- **Data for processing**:
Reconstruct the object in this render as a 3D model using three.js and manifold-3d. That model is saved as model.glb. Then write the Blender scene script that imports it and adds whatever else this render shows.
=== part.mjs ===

--

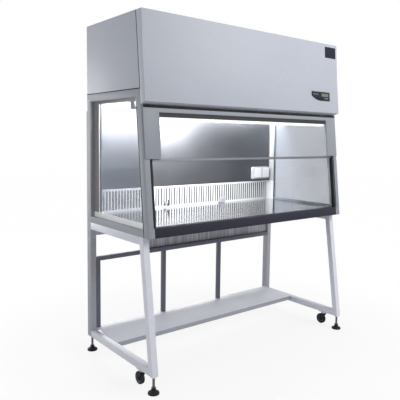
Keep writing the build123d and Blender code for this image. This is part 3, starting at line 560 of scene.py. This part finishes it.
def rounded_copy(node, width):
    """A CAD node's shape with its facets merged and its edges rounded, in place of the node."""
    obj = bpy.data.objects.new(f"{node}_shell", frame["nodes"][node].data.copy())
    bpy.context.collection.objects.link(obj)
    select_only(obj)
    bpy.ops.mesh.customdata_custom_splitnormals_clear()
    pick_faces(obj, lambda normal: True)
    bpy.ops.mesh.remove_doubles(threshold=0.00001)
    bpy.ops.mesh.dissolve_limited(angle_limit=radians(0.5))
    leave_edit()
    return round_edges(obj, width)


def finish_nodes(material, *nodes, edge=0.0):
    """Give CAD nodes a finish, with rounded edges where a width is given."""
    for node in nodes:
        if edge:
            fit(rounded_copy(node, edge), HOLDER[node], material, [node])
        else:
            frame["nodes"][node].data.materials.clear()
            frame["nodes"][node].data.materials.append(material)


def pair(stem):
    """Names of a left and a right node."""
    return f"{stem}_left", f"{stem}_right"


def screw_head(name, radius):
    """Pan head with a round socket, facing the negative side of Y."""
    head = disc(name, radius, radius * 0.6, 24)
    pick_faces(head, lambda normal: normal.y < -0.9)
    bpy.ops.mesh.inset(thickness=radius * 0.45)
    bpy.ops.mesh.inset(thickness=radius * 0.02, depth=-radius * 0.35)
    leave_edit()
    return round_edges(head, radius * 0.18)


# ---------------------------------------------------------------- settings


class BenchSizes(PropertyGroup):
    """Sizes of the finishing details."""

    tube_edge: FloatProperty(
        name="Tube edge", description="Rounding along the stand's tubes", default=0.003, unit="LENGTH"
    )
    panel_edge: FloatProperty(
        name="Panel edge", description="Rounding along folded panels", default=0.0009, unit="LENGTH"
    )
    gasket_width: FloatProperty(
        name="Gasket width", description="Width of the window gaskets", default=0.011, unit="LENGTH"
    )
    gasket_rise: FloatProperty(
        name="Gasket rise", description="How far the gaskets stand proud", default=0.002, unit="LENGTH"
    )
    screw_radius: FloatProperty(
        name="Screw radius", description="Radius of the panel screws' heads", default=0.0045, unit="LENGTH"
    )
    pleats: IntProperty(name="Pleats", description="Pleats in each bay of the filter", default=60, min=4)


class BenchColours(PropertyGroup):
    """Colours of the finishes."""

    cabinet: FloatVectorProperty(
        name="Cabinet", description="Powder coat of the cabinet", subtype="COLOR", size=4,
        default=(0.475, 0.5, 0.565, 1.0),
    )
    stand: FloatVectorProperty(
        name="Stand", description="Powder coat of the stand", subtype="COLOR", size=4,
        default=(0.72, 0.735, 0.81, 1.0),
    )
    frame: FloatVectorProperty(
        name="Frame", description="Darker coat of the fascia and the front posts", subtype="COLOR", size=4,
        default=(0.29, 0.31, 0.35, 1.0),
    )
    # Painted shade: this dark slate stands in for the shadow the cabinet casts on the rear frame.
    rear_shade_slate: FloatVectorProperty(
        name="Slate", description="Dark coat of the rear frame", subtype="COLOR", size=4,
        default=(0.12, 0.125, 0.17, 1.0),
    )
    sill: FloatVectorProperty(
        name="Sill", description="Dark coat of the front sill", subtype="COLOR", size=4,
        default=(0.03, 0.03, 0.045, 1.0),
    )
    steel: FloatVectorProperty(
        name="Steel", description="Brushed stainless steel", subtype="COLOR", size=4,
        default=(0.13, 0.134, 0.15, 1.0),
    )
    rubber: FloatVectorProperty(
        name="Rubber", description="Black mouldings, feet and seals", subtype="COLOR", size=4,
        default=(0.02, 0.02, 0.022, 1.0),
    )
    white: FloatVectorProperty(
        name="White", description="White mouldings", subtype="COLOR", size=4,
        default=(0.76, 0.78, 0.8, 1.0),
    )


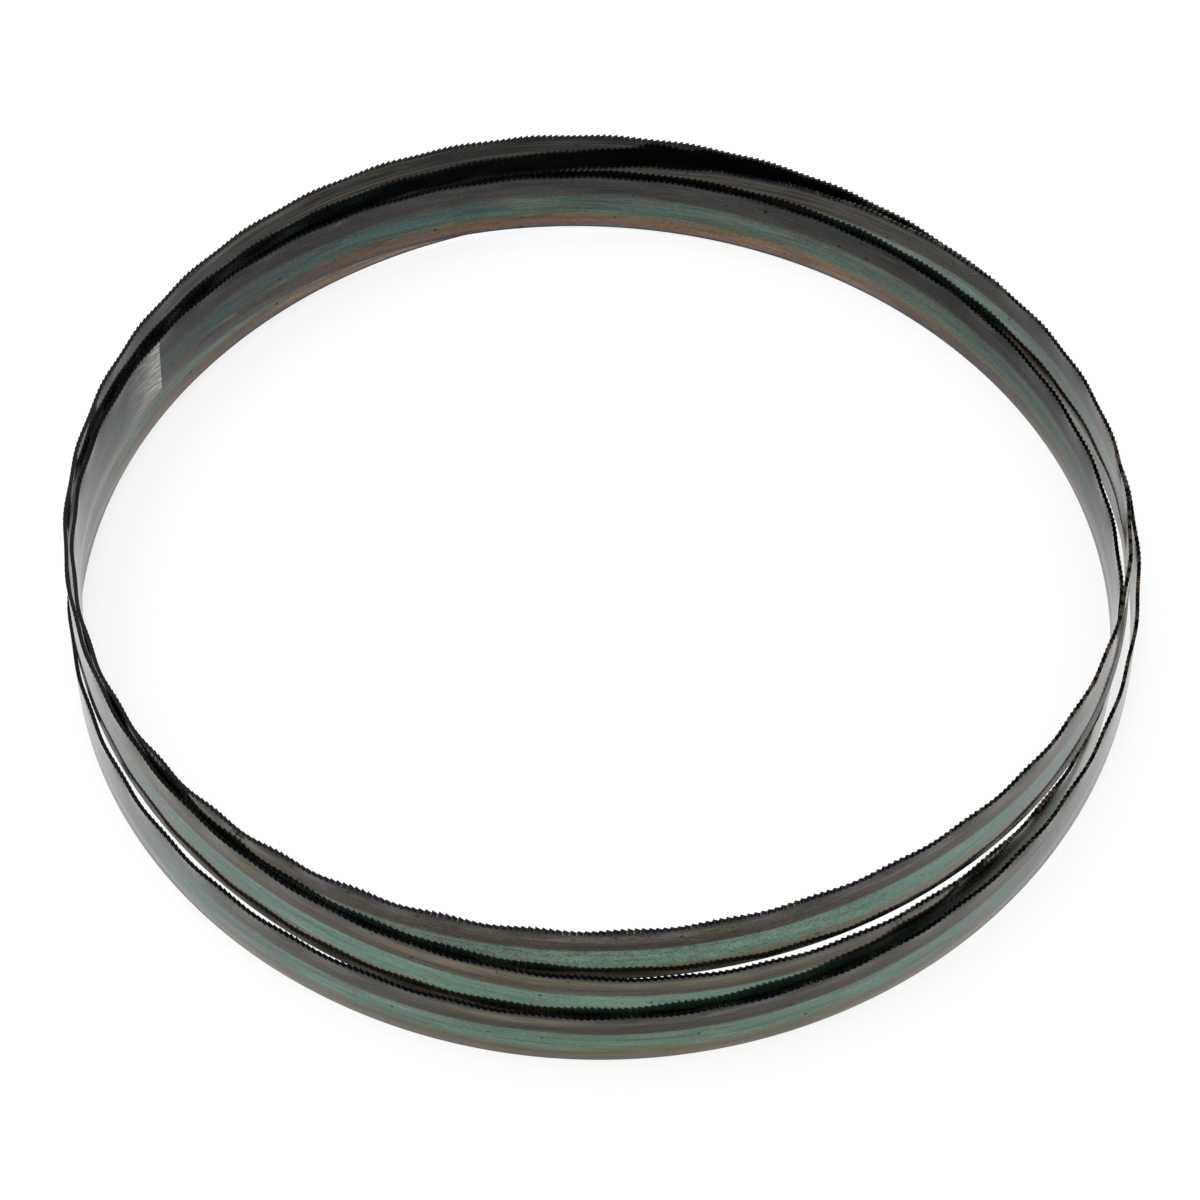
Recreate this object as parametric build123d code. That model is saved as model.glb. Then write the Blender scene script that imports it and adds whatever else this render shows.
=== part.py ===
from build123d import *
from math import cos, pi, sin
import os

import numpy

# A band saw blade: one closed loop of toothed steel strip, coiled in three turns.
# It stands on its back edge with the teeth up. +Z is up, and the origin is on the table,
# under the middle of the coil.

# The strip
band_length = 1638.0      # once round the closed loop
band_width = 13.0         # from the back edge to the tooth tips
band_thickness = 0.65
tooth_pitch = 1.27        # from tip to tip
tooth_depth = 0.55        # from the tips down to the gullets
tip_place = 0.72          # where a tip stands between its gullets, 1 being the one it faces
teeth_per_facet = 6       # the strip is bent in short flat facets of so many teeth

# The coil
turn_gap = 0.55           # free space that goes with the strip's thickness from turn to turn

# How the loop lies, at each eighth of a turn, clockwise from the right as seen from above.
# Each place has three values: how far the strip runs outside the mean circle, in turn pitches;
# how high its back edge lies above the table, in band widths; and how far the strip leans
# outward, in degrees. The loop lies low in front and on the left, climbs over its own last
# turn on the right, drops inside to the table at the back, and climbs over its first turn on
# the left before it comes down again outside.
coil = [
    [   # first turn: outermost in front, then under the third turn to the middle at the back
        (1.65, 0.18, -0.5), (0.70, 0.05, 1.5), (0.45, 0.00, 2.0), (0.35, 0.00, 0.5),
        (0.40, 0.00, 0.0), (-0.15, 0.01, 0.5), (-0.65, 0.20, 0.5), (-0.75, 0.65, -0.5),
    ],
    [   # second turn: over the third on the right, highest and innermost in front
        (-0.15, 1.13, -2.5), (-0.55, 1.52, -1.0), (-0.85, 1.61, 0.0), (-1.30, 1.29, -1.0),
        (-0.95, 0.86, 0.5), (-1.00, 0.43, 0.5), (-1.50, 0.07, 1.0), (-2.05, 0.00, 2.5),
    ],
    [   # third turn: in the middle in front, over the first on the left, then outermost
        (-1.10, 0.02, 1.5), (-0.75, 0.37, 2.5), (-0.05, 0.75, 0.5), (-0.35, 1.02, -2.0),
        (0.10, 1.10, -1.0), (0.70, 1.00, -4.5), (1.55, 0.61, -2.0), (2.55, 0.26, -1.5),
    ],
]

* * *

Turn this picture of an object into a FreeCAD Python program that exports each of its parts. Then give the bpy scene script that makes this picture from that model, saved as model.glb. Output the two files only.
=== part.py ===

- **Given exercise**: Show every line from the entries above in which the word "finishes" appears.

- **Solution to the exercise**:
Keep writing the build123d and Blender code for this image. This is part 3, starting at line 560 of scene.py. This part finishes it.
    """Colours of the finishes."""